An object moves through a medium with air resistance proportional to velocity. A $t=0$ the power is cut off so the only force acting on the object is air resistance. At $t=0$ the velocity of the object is $50m/s$ and at 10 seconds the object has slown down to $40m/s$
In the book we are given the formula:
$$\frac{dv}{dt}= \frac{-k}{m} – g$$
where k is a constant and g is the force of gravity $32 ft/s$
write a differential equation for the situation. I can't seem to figure out what the problem is Im not given k and im not given m so how am I supposed to do this?
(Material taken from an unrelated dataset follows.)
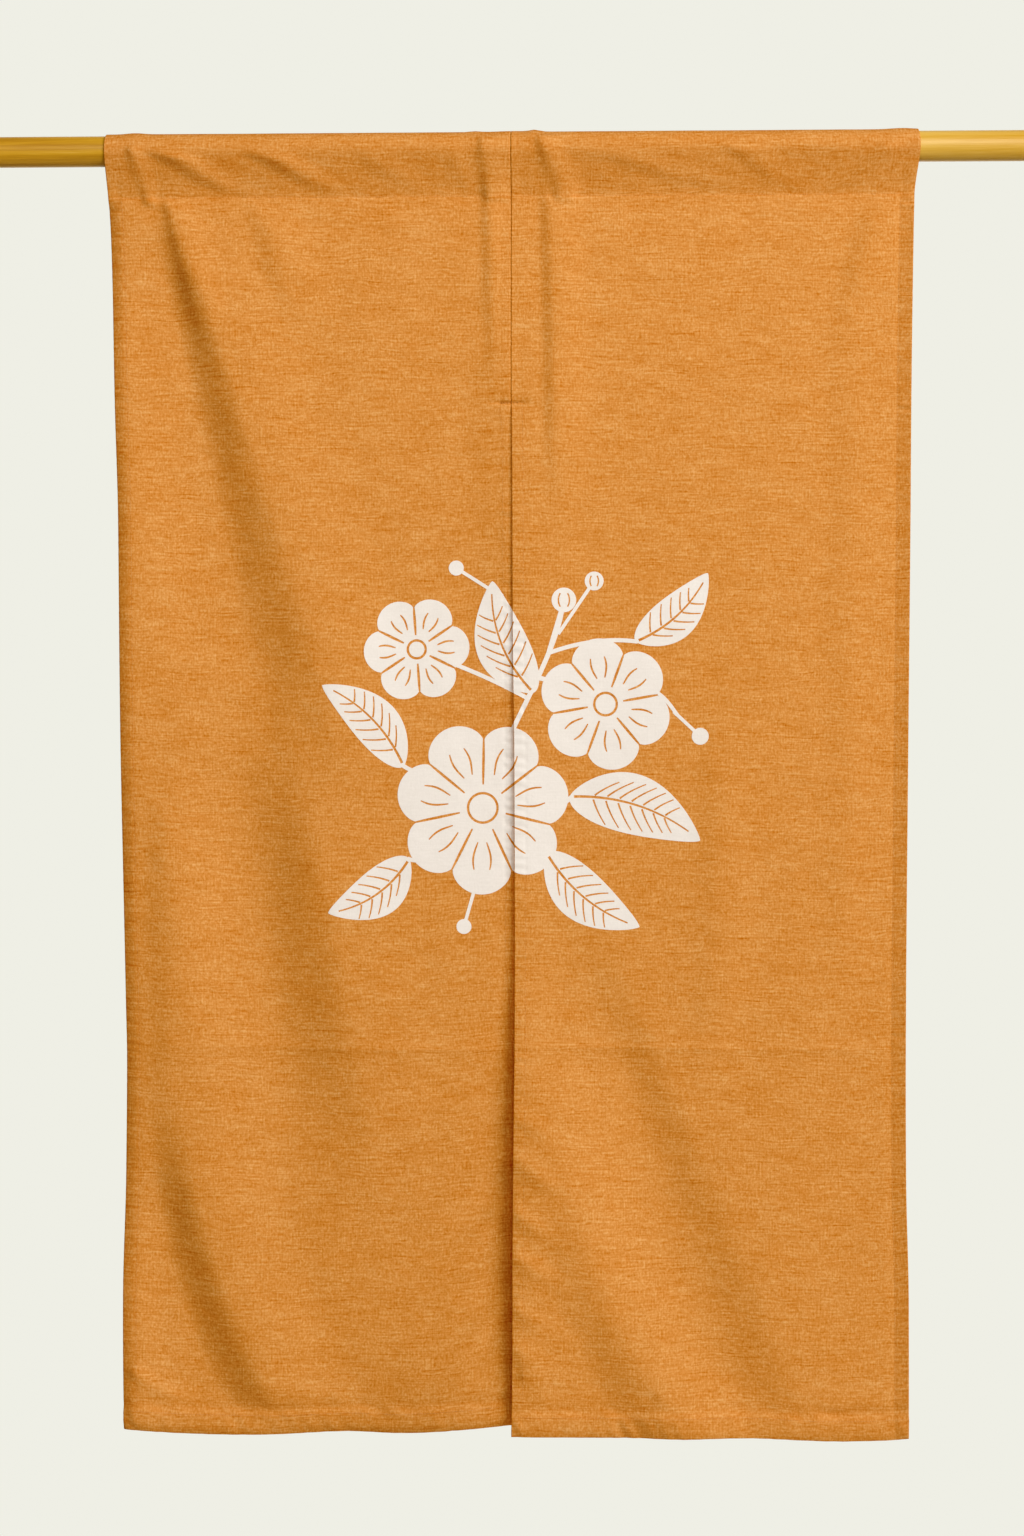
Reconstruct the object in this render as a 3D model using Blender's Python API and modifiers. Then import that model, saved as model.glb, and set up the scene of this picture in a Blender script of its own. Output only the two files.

Am I using the wrong formula?
Best Answer
The problem has nothing to do with the formula.
Given that the only force acting the object is air resistance which is proportional to its velocity, you simply have
$$\frac{dv}{dt}=-av$$
Integrate the ode to get,
$$\ln v(t)=-at+C$$
Use the initial condition $v(0) = 50$ to obtain the constant $C$,
$$C=\ln 50$$
Then, use the information at $t=10$, i.e. $v(10) = 40$ to obtain the equation below for resistance constant $a$,
$$\ln 40 = -10a + \ln 50$$
which yields,
$$ a = \frac{\ln 5 - \ln 4}{10}$$
Therefore, the differential equation for the situation is just,
$$\frac{dv}{dt}= \frac{\ln (4/5)}{10}v$$